If you are unfamiliar with the different types of rural waste water systems, we hope this information will be beneficial for you. Many variables, such as lot size, soil type, systems use and regulatory requirements are some of the determining factors as to what type of systems is appropriate for your needs. Our system professionals will be glad to discuss your specific situation, to assist you in obtaining the best possible solution for your situation.
Aerobic Waste Water System
An Aerobic Waste Water System is a system that contains aerobic bacteria, which is completely different than septic bacteria.
Aerobic bacteria requires constant air movement to exist and stay alive. Unlike septic bacteria, it is a veracious eater and eats bacteria very quickly. It eats up disease causing pathogens more rapidly than a septic system. Therefore, causing no odor.
The water should stay in the system for 24 hours, for correct treatment of the waste. It then goes through a chlorinator and into a pump tank.
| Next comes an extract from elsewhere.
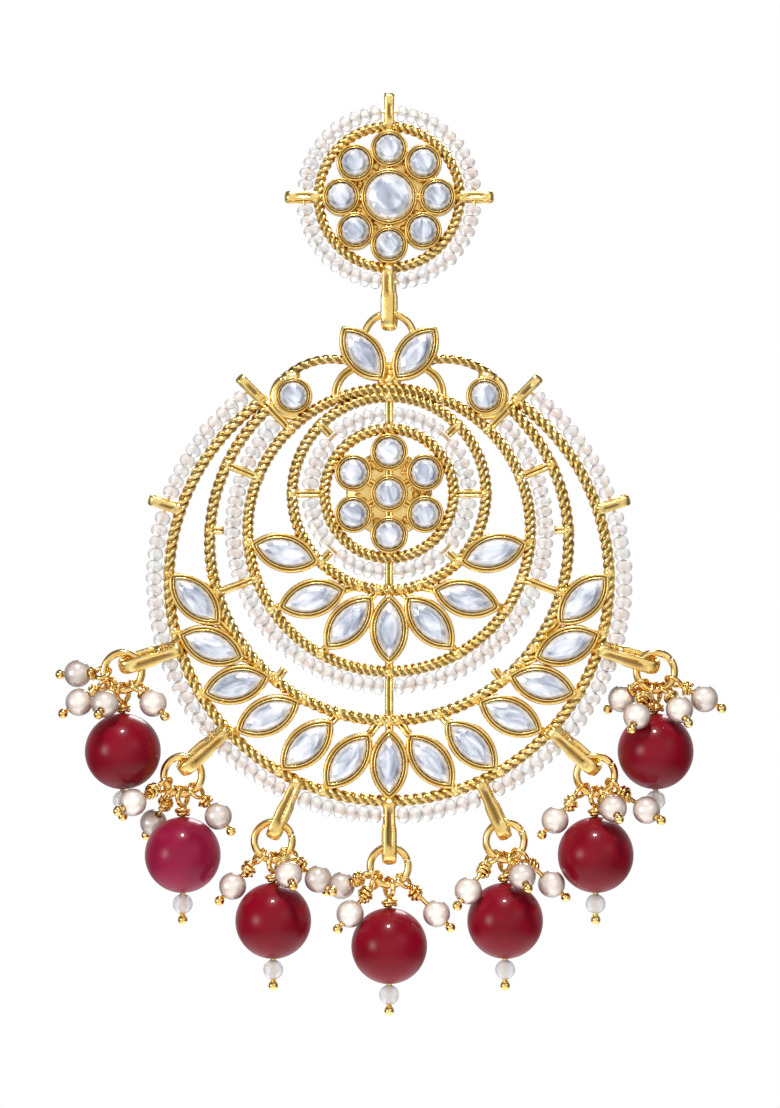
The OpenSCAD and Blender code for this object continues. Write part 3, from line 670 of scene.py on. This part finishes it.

It is dispersed from the pump tank, via sprinkler heads and a surface irrigation system, onto the yard using specially marked sprinkler heads.
Most Aerobic Systems are constructed of three tanks: a holding tank for solids, a treatment tank and a pump tank for the chlorinated water. Aerobic systems are designed according to the size of the home and the size of the family to use the system at the time of construction.
In situations where a family expects to entertain multiple persons, in the future at one time, it is suggested to over build the system accordingly. Overloading the system with excessive use will cause it to malfunction.
Conventional Septic System
This is a closed system. Septic bacteria is very smelly, and it eats up disease causing pathogen slowly.
The water/waste goes into the system, into a drain field and is dispersed into the soil. Vegetation uses the water, it evaporates and is soaked up in the soil.
The solids waste is contained in the tanks and must be pumped out approximately every 3 years for proper maintenance, and to protect the longevity of the drain field.